The Bada Shanren Memorial Museum in suburban Nanchang in Jiangxi province houses a rich collection of the legendary painter's works and a portrait of the artist (right), painted by a good friend.[Photo by Shi Xiaofeng/China Daily]

A descendant of the Ming imperial clan who first became a Buddhist monk and then a Taoist priest, Bada Shanren represents both an intriguing life story and a unique art style that inspired generations of artists who followed him.

Visiting the place where he once dwelled as a Taoist priest, we are able both to find some clues of the master painter's vicissitudes in life and appreciate some of his best art.

The Bada Shanren Memorial Museum sits quietly in suburban Nanchang in Jiangxi province. The site is tranquil in a natural setting, including a lotus pond, plenty of ancient trees and bamboo groves.

Adapted from a former Taoist temple called Qingyunpu and opened in 1959, the museum was the first one in China to be dedicated solely to an ancient painter.

The temple has basically maintained its look since the late Qing Dynasty (1644-1911).
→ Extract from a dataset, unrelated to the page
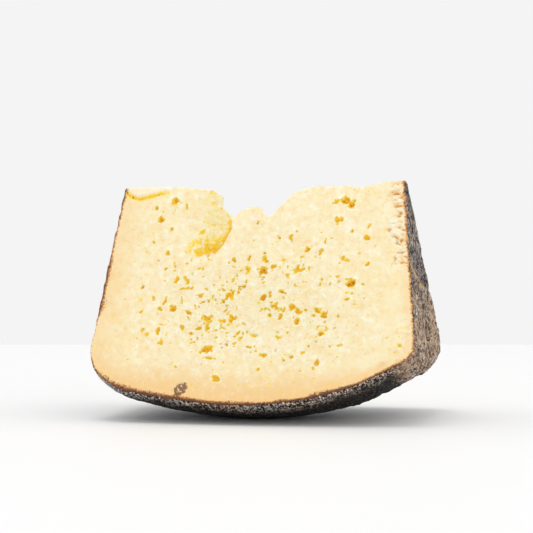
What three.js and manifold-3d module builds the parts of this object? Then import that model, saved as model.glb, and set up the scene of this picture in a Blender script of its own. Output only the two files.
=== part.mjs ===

Its symmetrical layout features three main halls, which are connected by quiet corridors.

Some of the horizontal inscribed boards and couplets within are in Bada Shanren's calligraphy style. In the halls, some copied works of Bada Shanren and his younger brother are displayed, too.

Meanwhile, more than 100 pieces of Bada Shanren's calligraphy are delicately carved on stones along the corridors.

An enlarged copy of Bada Shanren's portrait, painted by a good friend and clearly cherished by him with many of his inscriptions, is the most eye-catching item for us.

Looking at the thin face of the old man wearing a bamboo hat, we start to imagine how Bada Shanren lived for years and created a large number of works after he arrived.